Well, I guess I did talk about all those a little.

But what I really want to talk about is how, thus far, your books have offered moments of safety and surety for weirdos, Judy. Your gift as a writer is giving young people lively characters with whom they can find shelter, comfort, and camaraderie. Margaret and Deenie and Sheila and Tony and Karen all suffer the same pains and embarrassments and fears that real live adolescents do and you capture them with care and honesty. Your characters learn lessons from their mistakes and become better people. Because of that, your books act as both tools for learning and comforts, like a childhood blanket or stuffed animal when we’ve gotten too old to cling to them.

What I want to talk about is how Blubber doesn’t comfort anyone. It doesn’t teach anyone. It doesn’t provide an example of a decent human being or show us how not to be like those who do wrong.

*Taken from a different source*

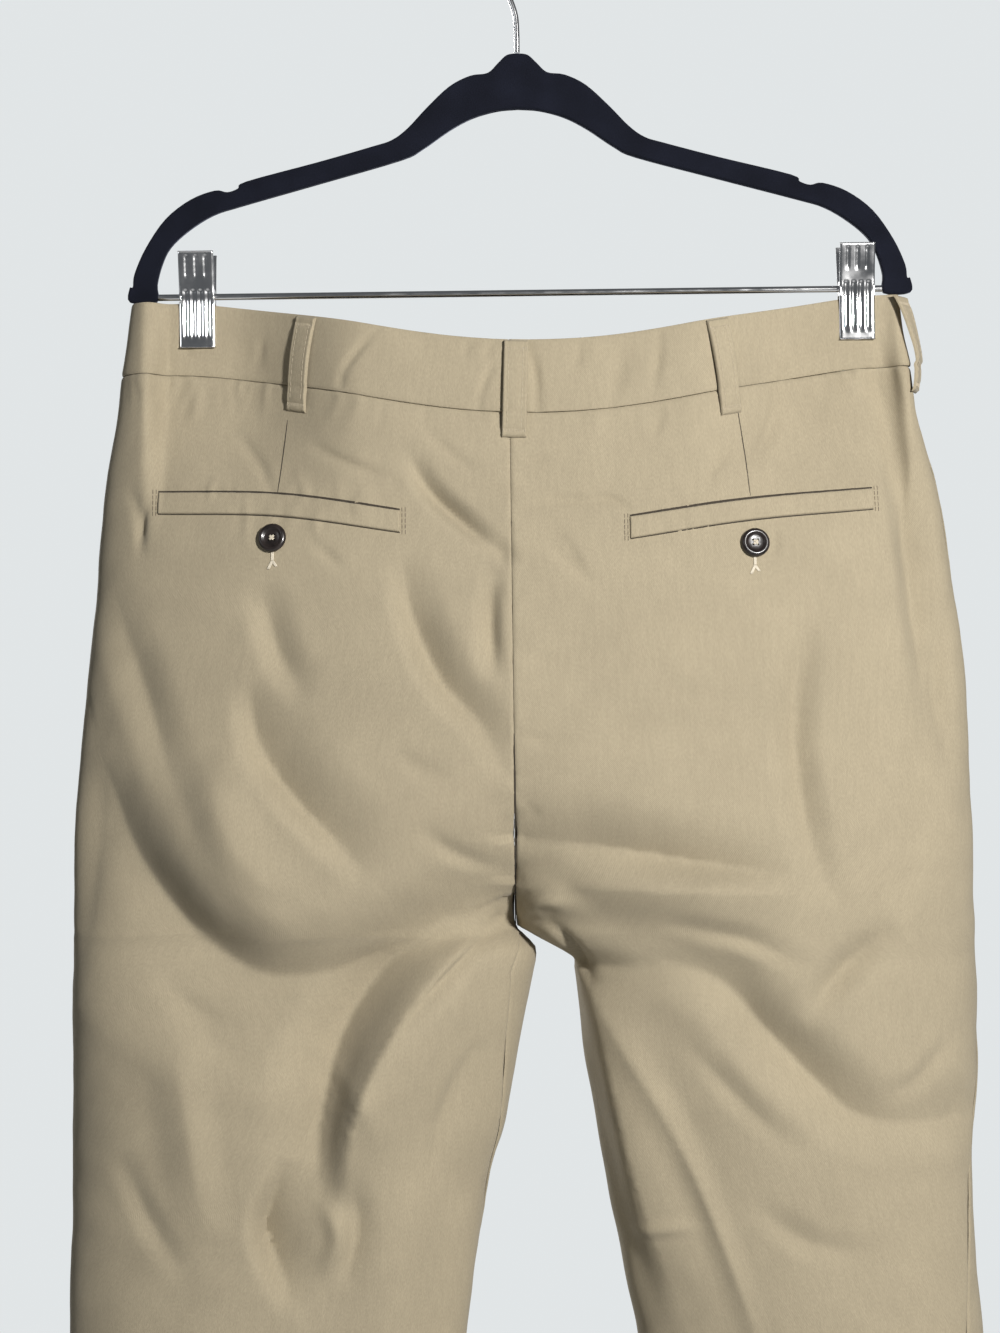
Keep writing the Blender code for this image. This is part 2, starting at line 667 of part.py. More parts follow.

These children, including Jill in whose perspective we have been mired, are terrible. They’re cruel and hateful and vicious. They tear Linda down until she is literally berating herself unprompted in order to perform the normal functions of her day unabused. I hoped that Jill would stand up for her in the beginning and then I hoped that Jill would learn a lesson from her own foray into bullying and then I was just left to desperately hope that she would at least understand what she had done to Linda because she was suffering it herself. But she doesn’t. She learns a lesson about… not caving to bossiness?

I’m not saying that Blubber isn’t honest. Kids are terrible, horrible, monstrous creatures that go straight for your weakness like a wolf with a vulnerable jugular, but fiction, especially fiction targeted toward young audiences, should be aspirational. It should hope for a better world full of engaged, empathetic humans who don’t want to cause injury to one another.

I was a fat kid who took an enormous amount of abuse from my classmates. I was also a fat kid that fought back, who bullied back, who laughed it off even when it was too much to take. I understand Linda’s decision to join the other side, to seek shelter from the storm deep in the clouds.

What I cannot understand is why Jill learns so little. Children are capable of empathy, often far more than adults are, and yet she remains callously impervious to the plight of her classmate. It’s so hard to watch Jill become Baby Brenner with so little recognition that this is almost exactly what she was just perpetuating alongside her friends. How she can be so outraged at the abuse Tracy receives because of her race and yet be unable to process that to the cruelty she herself commits?

I can’t imagine having been eight or nine or ten or, hell, twelve and reading Blubber and feeling anything other than scorned and hated and miserable. A book like this should be for the Blubbers and the Tracys and the kids who are emotionally brutalized by the world around them. But Blubber isn’t for those kids, it’s for the Jills and the Carolines and the Rochelles. It’s for the ones who refuse to stand up when other people are being hurt. It’s for the ones who say, “There are some people who just make you want to see how far you can go.”

I can’t understand it, Judy. I just can’t.